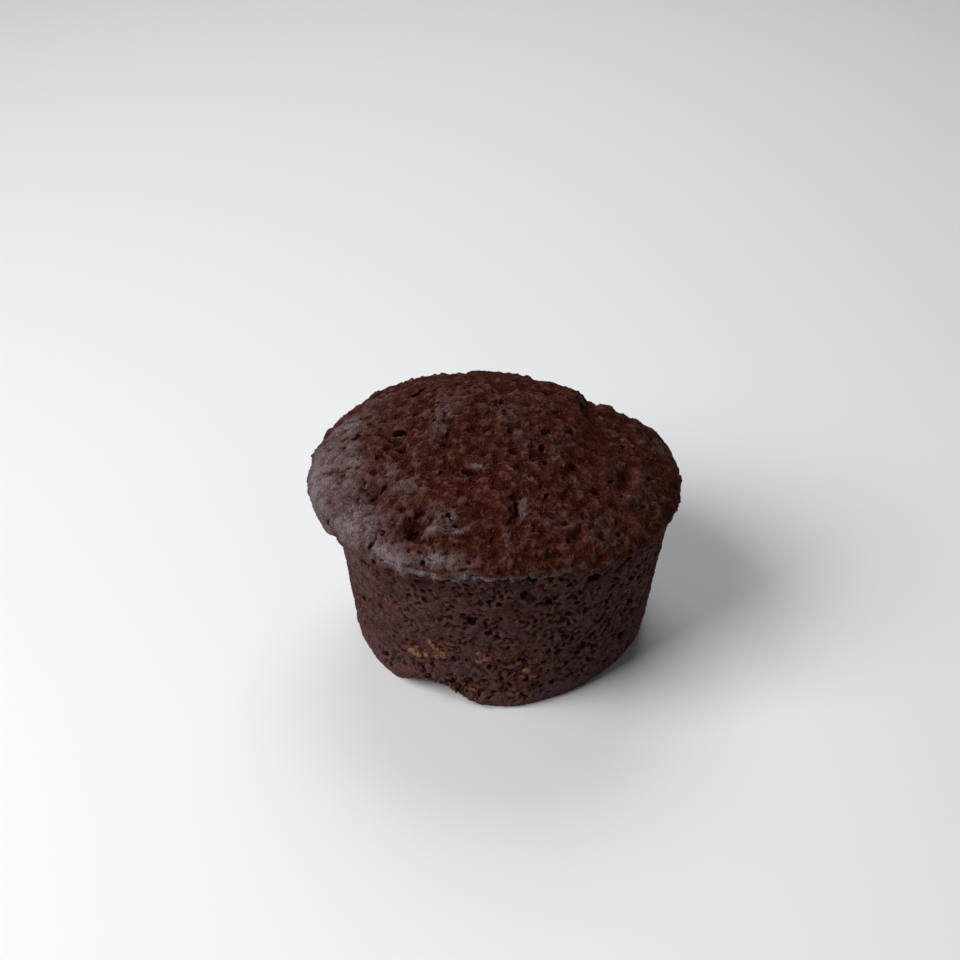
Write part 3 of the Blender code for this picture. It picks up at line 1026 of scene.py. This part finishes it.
def proud_of(piece, rounds):
    """How far each point stands out of a copy that is smoothed by this many rounds."""
    only(piece)
    bpy.ops.object.duplicate()
    smooth_copy = bpy.context.object
    shape_with(smooth_copy, "SMOOTH", factor=0.5, iterations=rounds)
    out = np.einsum("ij,ij->i", read_points(piece) - read_points(smooth_copy), read_normals(smooth_copy))
    bpy.data.objects.remove(smooth_copy)
    return out


grain_out = proud_of(cake, GRAIN_ROUNDS)
lump_out = proud_of(cake, LUMP_ROUNDS)
points = read_points(cake)
cake.vertex_groups.clear()
keep(cake, "proud", np.clip(grain_out / GRAIN_RANGE, -1, 1) * 0.5 + 0.5)
keep(cake, "high", np.clip(lump_out / LUMP_RANGE, -1, 1) * 0.5 + 0.5)
keep(cake, "crust", crust_share(points))
for name, out in (("relief of the lumps", lump_out), ("grain", grain_out)):
    print(f"the {name} stands out by up to {np.percentile(out, 95) / MM:.2f} mm")

# %% [markdown]
# ## Dust and painted sheen, rust, stains, and damp with painted shade
#
# On its left the lip is a pale, dusty mauve: partly dry crust, partly a painted sheen of the window's
# light. The flakes, the ledge and the raised line left of the crown are painted the same way. The middle of
# the crown is redder than the rest, and the amber bits stained the crumb round them. Some hollows, the
# crater and the band under the lip are darker: partly damp crumb, partly painted shade. Each kind is kept
# as one more attribute, a blend of soft oval spots.

# %% Spots of dust and painted sheen: px, py, half length, half height, turn, share
DUST_AND_SHEEN_SPOTS = (
    (318, 482, 7, 15, 0, 1),
    (345, 430, 6, 5, 30, 0.8),
    (348, 525, 7, 6, -30, 1),
    (388, 557, 6, 2.6, -12, 1.15),
    (370, 530, 4, 5, 0, 0.75),
    (438, 560, 5, 1.8, -8, 0.9),
    (425, 574, 5, 1.2, 0, 1.2),
    (443, 577, 4, 1, 0, 1.2),
    (470, 578, 4, 1.2, 0, 1.1),
    (505, 579, 7, 1, 0, 0.8),
    (440, 520, 3, 2.5, 0, 0.5),
    (378, 402, 5, 2.5, 30, 0.4),
    (405, 487, 4, 3, 0, 0.4),
    (354, 465, 3, 4.5, 0, 0.9),
    (446, 413, 1.6, 3, 0, 0.5),
    (428, 519, 1.6, 0.8, 30, 0.6),
    (436, 531, 2.2, 0.9, 0, 1.1),
    (452, 520, 1, 1.8, -40, 1),
    (458, 531, 1.6, 0.8, 0, 0.9),
    (478, 467, 1.5, 0.6, -15, 1.1),
    (524, 509, 0.9, 2.4, 0, 0.6),
    (395, 420, 5, 4, 0, 0.14),
    (520, 394, 8, 2.5, 0, 0.14),
    (385, 646, 3, 3, 0, 0.15),
    (556, 450, 1.4, 3.5, 0, 0.2),
    (598, 529, 4, 3, 0, 0.2),
    (523, 438, 2, 2.5, 0, 0.35),
    (440, 430, 1.6, 2.5, 0, 0.4),
    (449, 396, 2, 3, 0, 0.3),
    (438, 383, 3, 1.2, 0, 0.5),
    (348, 487, 3, 3, 0, 0.8),
    (351, 450, 2, 2.5, 0, 0.9),
    (468, 575, 2, 1, 0, 1.2),
    (387, 473, 2, 2.5, 0, 0.5),
    (617, 476, 2, 2, 0, 0.3),
    (556, 520, 2, 2, 0, 0.25),
    (424, 414, 2, 2, 0, 0.3),
    (370, 430, 3, 2.5, 0, 0.25),
    (632, 502, 2.5, 2, 0, 0.25),
    (647, 488, 2, 3, 0, 0.2),
    (581, 404, 2.5, 1.5, 0, 0.4),
    (564, 571, 3, 1, 0, 0.35),
    (404, 519, 3, 3, 0, 0.2),
    (364, 484, 2, 2, 0, 0.6),
    (659, 448, 3, 4, 0, 0.3),
    (455, 405, 4, 5, 0, 0.15),
    (505, 412, 4, 4, 0, 0.2),
)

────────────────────

[Given instruction]:
Copy out each line exactly as written.

[Result below]:
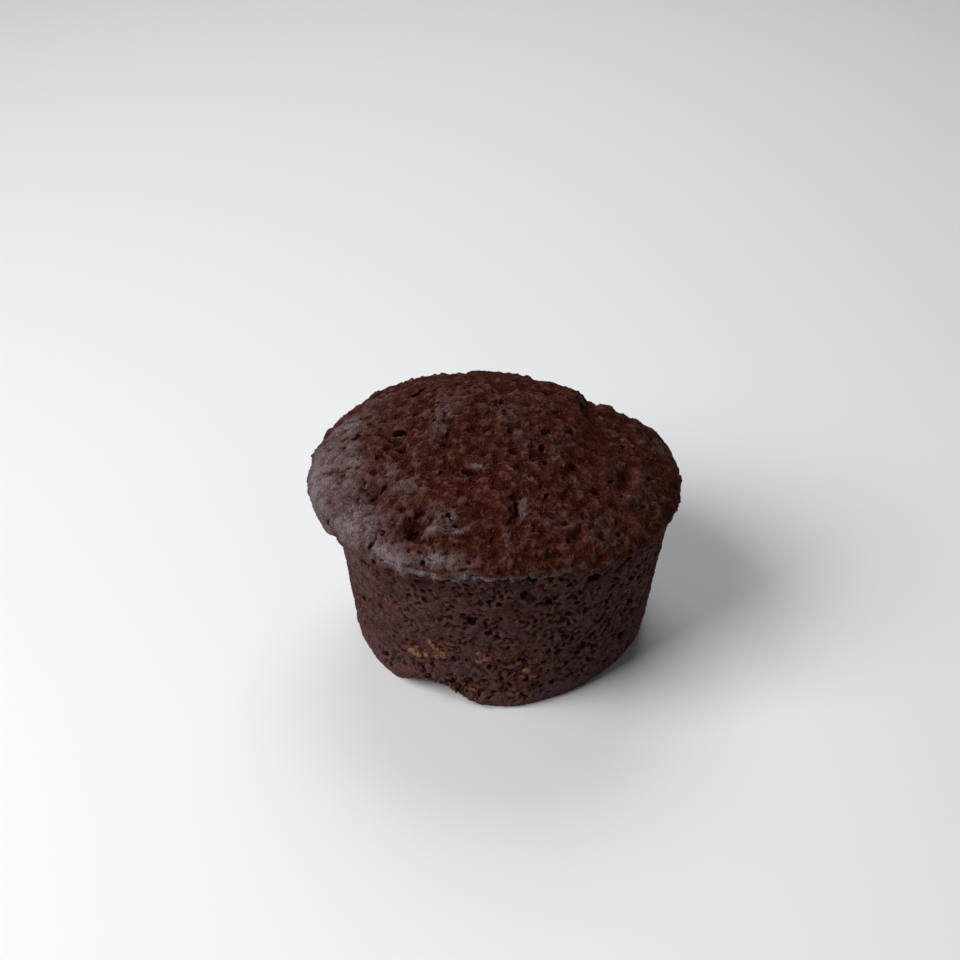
Write part 3 of the Blender code for this picture. It picks up at line 1026 of scene.py. This part finishes it.
def proud_of(piece, rounds):
    """How far each point stands out of a copy that is smoothed by this many rounds."""
    only(piece)
    bpy.ops.object.duplicate()
    smooth_copy = bpy.context.object
    shape_with(smooth_copy, "SMOOTH", factor=0.5, iterations=rounds)
    out = np.einsum("ij,ij->i", read_points(piece) - read_points(smooth_copy), read_normals(smooth_copy))
    bpy.data.objects.remove(smooth_copy)
    return out


grain_out = proud_of(cake, GRAIN_ROUNDS)
lump_out = proud_of(cake, LUMP_ROUNDS)
points = read_points(cake)
cake.vertex_groups.clear()
keep(cake, "proud", np.clip(grain_out / GRAIN_RANGE, -1, 1) * 0.5 + 0.5)
keep(cake, "high", np.clip(lump_out / LUMP_RANGE, -1, 1) * 0.5 + 0.5)
keep(cake, "crust", crust_share(points))
for name, out in (("relief of the lumps", lump_out), ("grain", grain_out)):
    print(f"the {name} stands out by up to {np.percentile(out, 95) / MM:.2f} mm")

# %% [markdown]
# ## Dust and painted sheen, rust, stains, and damp with painted shade
#
# On its left the lip is a pale, dusty mauve: partly dry crust, partly a painted sheen of the window's
# light. The flakes, the ledge and the raised line left of the crown are painted the same way. The middle of
# the crown is redder than the rest, and the amber bits stained the crumb round them. Some hollows, the
# crater and the band under the lip are darker: partly damp crumb, partly painted shade. Each kind is kept
# as one more attribute, a blend of soft oval spots.

# %% Spots of dust and painted sheen: px, py, half length, half height, turn, share
DUST_AND_SHEEN_SPOTS = (
    (318, 482, 7, 15, 0, 1),
    (345, 430, 6, 5, 30, 0.8),
    (348, 525, 7, 6, -30, 1),
    (388, 557, 6, 2.6, -12, 1.15),
    (370, 530, 4, 5, 0, 0.75),
    (438, 560, 5, 1.8, -8, 0.9),
    (425, 574, 5, 1.2, 0, 1.2),
    (443, 577, 4, 1, 0, 1.2),
    (470, 578, 4, 1.2, 0, 1.1),
    (505, 579, 7, 1, 0, 0.8),
    (440, 520, 3, 2.5, 0, 0.5),
    (378, 402, 5, 2.5, 30, 0.4),
    (405, 487, 4, 3, 0, 0.4),
    (354, 465, 3, 4.5, 0, 0.9),
    (446, 413, 1.6, 3, 0, 0.5),
    (428, 519, 1.6, 0.8, 30, 0.6),
    (436, 531, 2.2, 0.9, 0, 1.1),
    (452, 520, 1, 1.8, -40, 1),
    (458, 531, 1.6, 0.8, 0, 0.9),
    (478, 467, 1.5, 0.6, -15, 1.1),
    (524, 509, 0.9, 2.4, 0, 0.6),
    (395, 420, 5, 4, 0, 0.14),
    (520, 394, 8, 2.5, 0, 0.14),
    (385, 646, 3, 3, 0, 0.15),
    (556, 450, 1.4, 3.5, 0, 0.2),
    (598, 529, 4, 3, 0, 0.2),
    (523, 438, 2, 2.5, 0, 0.35),
    (440, 430, 1.6, 2.5, 0, 0.4),
    (449, 396, 2, 3, 0, 0.3),
    (438, 383, 3, 1.2, 0, 0.5),
    (348, 487, 3, 3, 0, 0.8),
    (351, 450, 2, 2.5, 0, 0.9),
    (468, 575, 2, 1, 0, 1.2),
    (387, 473, 2, 2.5, 0, 0.5),
    (617, 476, 2, 2, 0, 0.3),
    (556, 520, 2, 2, 0, 0.25),
    (424, 414, 2, 2, 0, 0.3),
    (370, 430, 3, 2.5, 0, 0.25),
    (632, 502, 2.5, 2, 0, 0.25),
    (647, 488, 2, 3, 0, 0.2),
    (581, 404, 2.5, 1.5, 0, 0.4),
    (564, 571, 3, 1, 0, 0.35),
    (404, 519, 3, 3, 0, 0.2),
    (364, 484, 2, 2, 0, 0.6),
    (659, 448, 3, 4, 0, 0.3),
    (455, 405, 4, 5, 0, 0.15),
    (505, 412, 4, 4, 0, 0.2),
)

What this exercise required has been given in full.